In truth, selling cars, used or new, is extremely competitive.

“This is not an over-earning industry that offers easy pickings for a disruptor,” says Sanjay Vidyarthi of Liberum. “Manufacturers’ overcapacity leads to competition and limited pricing power. The distribution network is complex and fragmented.”

Up to half of used vehicles are sold by franchise dealers tied to manufacturers, often with costly showrooms. Bent on market share, the carmakers flood distributors with new vehicles that must be sold as soon as possible. The resultant discounting trickles down to used cars eating into margins.

Motorpoint has established relationships with manufacturers and fleet companies to source cheap nearly-new cars. Vidyarthi says: “It is a hard model to copy.”

Motorpoint’s share of the nearly-new market is just 4 per cent and its profit margins are still a skinny 2 per cent.
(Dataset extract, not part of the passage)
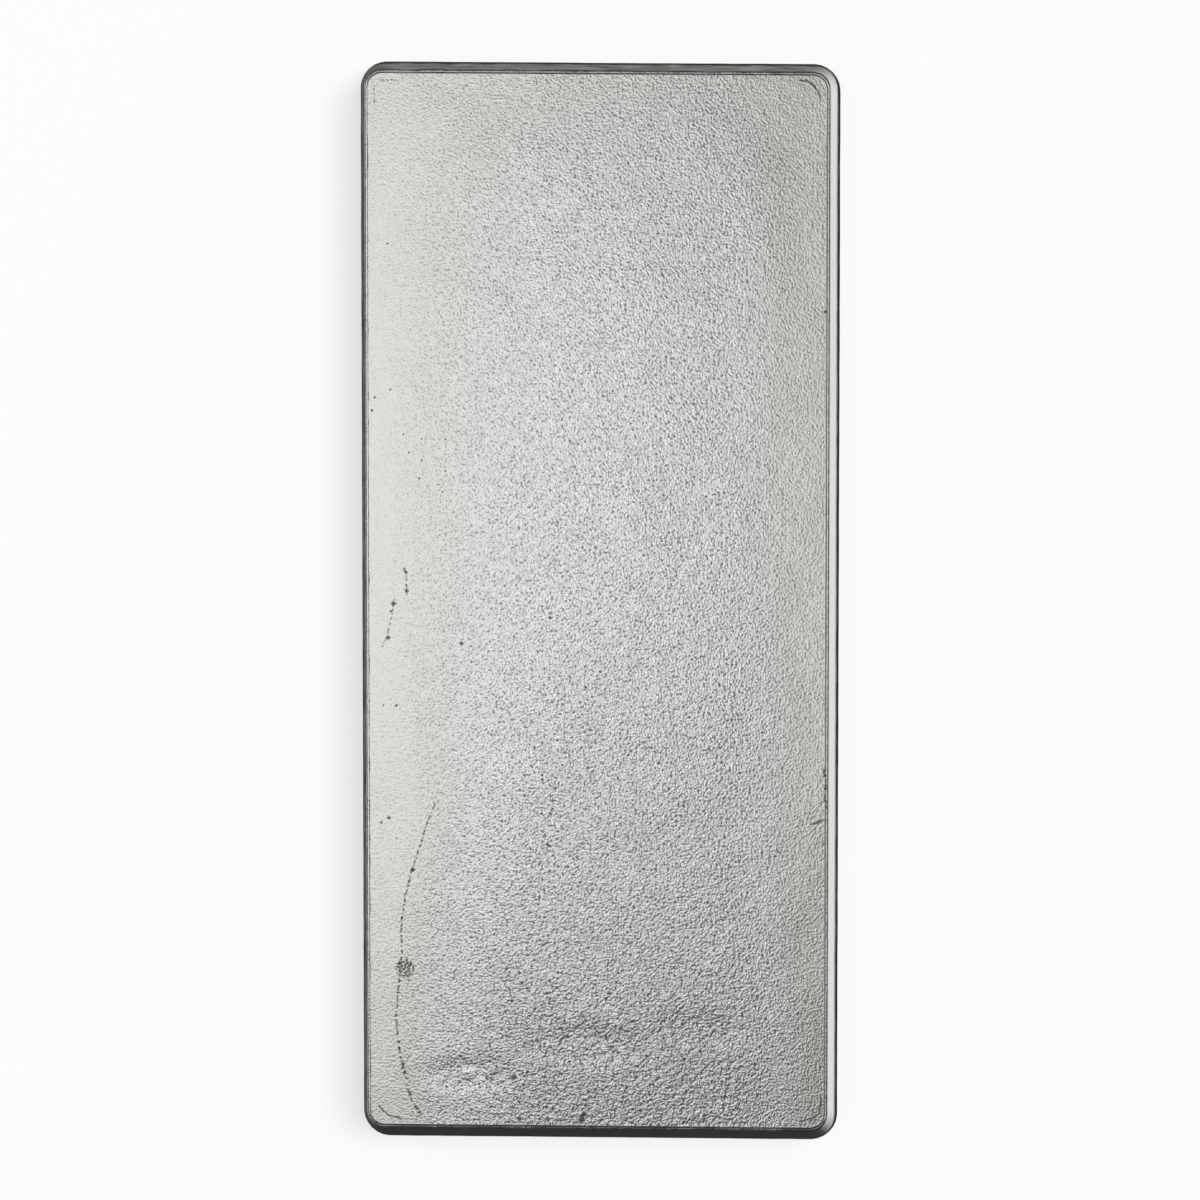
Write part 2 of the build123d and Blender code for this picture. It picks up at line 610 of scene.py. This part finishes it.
def silverMaterial():
    material, start, output = newMaterial("castSilver")
    coordinates = start.node("TexCoord", output="Object")
    place = start.node("VectorMath", {"operation": "SCALE"}, {0: coordinates, "Scale": 1 / mm})

    def painted(name):
        return start.node("Attribute", {"attribute_name": name}, output="Fac")

    def noise(perMm, detail):
        return start.node("TexNoise", {}, {"Vector": place, "Scale": perMm, "Detail": detail})

    grain = painted("grain")
    pebbles = noise(silver["pebblePerMm"], 2.0)
    # Painted shade: the base colour darkens in the pebbles' crevices
    dips = pebbles.step(*silver["crevice"]) * silver["creviceShare"]
    creviceShade = dips * grain.step(*silver["creviceGrain"])

    cells = start.node("TexVoronoi", {}, {"Vector": place, "Scale": silver["specksPerMm"]})
    speckSize = silver["speckRadius"] * silver["specksPerMm"]
    specks = cells.step(speckSize, speckSize * silver["speckCore"]) * (1 - grain * silver["speckHidden"])

    wobble = (noise(silver["wobblePerMm"], 2.0) - 0.5) * silver["seamWobble"]
    line = abs(painted("seamSide") + wobble).step(*silver["seamEdge"])
    beads = start.node("TexNoise", {"noise_dimensions": "1D"}, {"W": painted("seamRun"), "Detail": 1.0,
                                                               "Scale": 1 / silver["dotLength"]})
    dots = beads.step(*silver["dotEdge"])
    seam = line * painted("seamForce") * dots.most(painted("seamWhole"))

    ragged = (noise(silver["raggedPerMm"], 1.0) - 0.5) * silver["pitRaggedness"]
    pores = painted("sponge").step(*silver["spongeEdge"]) * pebbles.step(*silver["pore"])
    pit = (painted("pit") + ragged).step(*silver["pitEdge"]).most(pores)
    marks = seam.most(pit).most(specks * silver["speckShare"])

    lumps = noise(silver["lumpPerMm"], 1.0) * grain.step(*silver["lumpGrain"])
    height = (pebbles * grain * silver["pebbleDepth"] + lumps * silver["lumpDepth"]
              - seam * silver["seamDepth"] - pit * silver["pitDepth"])
    bump = start.node("Bump", {}, {"Height": height, "Distance": mm, "Strength": 1.0})

    coarse = grain.step(*silver["brightGrain"])
    roughness = silver["skinRoughness"] + (silver["roughness"] - silver["skinRoughness"]) * coarse
    clean = coarse.mix(silver["skin"], silver["bright"])
    metal = start.node("BsdfPrincipled", {}, {"Base Color": creviceShade.mix(clean, silver["shade"]),
                                              "Metallic": 1.0, "Roughness": roughness, "Normal": bump})
    shadeAndMarks = start.node("BsdfPrincipled", {}, {"Base Color": silver["shadeAndMarks"], "Metallic": 1.0, "Normal": bump,
                                              "Roughness": silver["shadeAndMarksRoughness"],
                                              "Specular Tint": (0, 0, 0, 1)})  # dark at a slant
    # The dark layer carries the painted shade of walls, grooves and foot, and the marks
    patches = noise(silver["patchPerMm"], 4.0).step(*silver["patchEdge"])
    patchyShade = painted("paintedShade") * (1 - silver["patchShare"] + patches * silver["patchShare"])
    dark = patchyShade.most(marks * silver["markShare"])
    shader = start.node("MixShader", {}, {0: dark, 1: metal, 2: shadeAndMarks})
    start.tree.links.new(shader.socket, output.inputs["Surface"])
    return material


studio = {
    "cameraHeight": 0.9,
    "cameraAside": 0.021,
    "lens": 248.55,
    "sensor": 36,
    "shiftX": -0.0006,
    "floorSize": 6.0,
    "floorColour": (0.92, 0.92, 0.92, 1),
    "floorWhite": 0.7,  # how far the camera and the metal see the floor as plain white
    "zenith": 0.05,
    "horizon": 0.9,
    "skyEdge": (0.05, 0.5),  # heights on a unit sky between which the horizon gives way to the zenith
    "softboxHeight": 0.33,
    "mirrorSpot": (340, 500),  # the photo pixel where the softbox shows brightest in the mould face
    "softboxReach": (0.090, 0.115),  # half its width and half its length
    "softboxLevel": 1.10,  # its brightness, where 1 is white
    "sunLevel": 0.80,  # how bright a white floor is by the sun alone
    "sunElevation": 77,
    "sunAzimuth": 20,  # from +X towards +Y
    "sunWidth": 18,
}


def addCamera():
    # Far above, a little to the right of the bar's middle, through a long lens, with +Y up the picture
    tilt = math.atan2(studio["cameraAside"], studio["cameraHeight"])
    place = (studio["cameraAside"], 0, studio["cameraHeight"])
    bpy.ops.object.camera_add(location=place, rotation=(0, tilt, 0))
    camera = bpy.context.object
    camera.data.lens = studio["lens"]
    camera.data.sensor_width = studio["sensor"]
    camera.data.shift_x = studio["shiftX"]
    bpy.context.scene.camera = camera
    return camera


def addSoftbox(camera):
    # An oval that the mould face mirrors to the camera at mirrorSpot
    x, y = onFace(*studio["mirrorSpot"])
    rise = (studio["softboxHeight"] - bar["height"]) / (camera.location.z - bar["height"])
    spot = (x + (x - camera.location.x) * rise, y + (y - camera.location.y) * rise, studio["softboxHeight"])
    bpy.ops.object.light_add(type="AREA", location=spot)
    light = bpy.context.object
    light.name = "softbox"
    across, along = studio["softboxReach"]
    light.data.shape = "ELLIPSE"
    light.data.size = 2 * across
    light.data.size_y = 2 * along
    area = math.pi * across * along
    light.data.energy = studio["softboxLevel"] * math.pi * area
    light.visible_camera = False


def addSun():
    # Lights the floor from the right, and isn't mirrored in the metal
    bpy.ops.object.light_add(type="SUN", location=(0, 0, 1))
    sun = bpy.context.object
    sun.name = "windowLight"
    rise, turn = math.radians(studio["sunElevation"]), math.radians(studio["sunAzimuth"])
    aim = Vector((math.cos(rise) * math.cos(turn), math.cos(rise) * math.sin(turn), math.sin(rise)))
    sun.rotation_euler = aim.to_track_quat("Z", "Y").to_euler()
    sun.data.energy = studio["sunLevel"] * math.pi / math.sin(rise)
    sun.data.angle = math.radians(studio["sunWidth"])
    sun.visible_glossy = False


def addWorld():
    # Dim overhead and pale at the horizon
    world = bpy.data.worlds.new("studio")
    bpy.context.scene.world = world
    world.use_nodes = True
    world.node_tree.nodes.clear()
    start = Signal(world.node_tree)
    direction = start.node("TexCoord", output="Generated")
    up = start.node("SeparateXYZ", {}, {"Vector": direction}, "Z")
    level = studio["horizon"] + (studio["zenith"] - studio["horizon"]) * up.step(*studio["skyEdge"])
    background = start.node("Background", {}, {"Color": (1, 1, 1, 1), "Strength": level})
    output = world.node_tree.nodes.new("ShaderNodeOutputWorld")
    world.node_tree.links.new(background.socket, output.inputs["Surface"])


def addFloor():
    bpy.ops.mesh.primitive_plane_add(size=studio["floorSize"])
    floor = bpy.context.object
    floor.name = "floor"
    material, start, output = newMaterial("paleFloor")
    lit = start.node("BsdfDiffuse", {}, {"Color": studio["floorColour"]})
    white = start.node("Emission", {}, {"Color": (1, 1, 1, 1), "Strength": 1.0})
    seen = start.node("LightPath", output="Is Camera Ray")
    for ray in ("Is Glossy Ray", "Is Transmission Ray"):
        seen = seen.most(start.node("LightPath", output=ray))
    shader = start.node("MixShader", {}, {0: seen * studio["floorWhite"], 1: lit, 2: white})
    start.tree.links.new(shader.socket, output.inputs["Surface"])
    floor.data.materials.append(material)


camera = addCamera()
addSoftbox(camera)
addSun()
addWorld()
addFloor()
bpy.context.scene.view_settings.view_transform = "Standard"
print("studio set")

face = addPlate("mouldFace", mesh["faceCells"], -1, len(rim["rings"]))
shapePlate(face, mouldProfile())
fillLedge(face)
under = addPlate("fillFace", mesh["underCells"], 1, wall["edgeRings"] + wall["rings"])
shapePlate(under, fillProfile())
hollowPlate(under)
castBar = joinPlates([face, under], "cast_bar")
castBar.data.calc_loop_triangles()
print("bar modelled:", len(castBar.data.loop_triangles), "triangles")

paintSurface(castBar)
addRelief(castBar)
print("relief applied")
castBar.data.materials.append(silverMaterial())
print("silver cast")
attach(castBar, "root")
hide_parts("ingot")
But that is twice that of listed franchise dealers, such as Pendragon and Lookers.

At Cazoo, Chesterman’s strategy rests on staying only online and gaining economies of scale. He may be lucky. The pandemic has driven more consumers online while a global chip shortage has stalled motor production, pushing up prices of cars, old and new.

Industry watchers warn it could be temporary. Production will recover, prices fall and margins normalise. Better profitability on used cars is encouraging competition.

Meanwhile, franchise dealers, having to tool up to sell electric vehicles, are investing heavily in virtual forecourts. The competition will intensify as manufacturers seek to offset higher EV production costs by squeezing distributors and dealing directly with punters.

Chesterman says this all helps to forge the online market. Nonetheless, Cazoo’s national network isn’t cheap: last week it raised $630mn in convertible notes to finance expansion.

Liberum’s Vidyarthi reckons Cazoo’s biggest challenge may be securing sufficient cars at good prices. The bigger it grows, the harder it will be.

Cazoo may leap like a hare. But the loss-making company’s shares, trading at a steep two times revenues, are not priced for disappointment even after their decline.

Conversely, profitable Motorpoint trades at a modest nine times forecast earnings. Like the tortoise, it has staying power.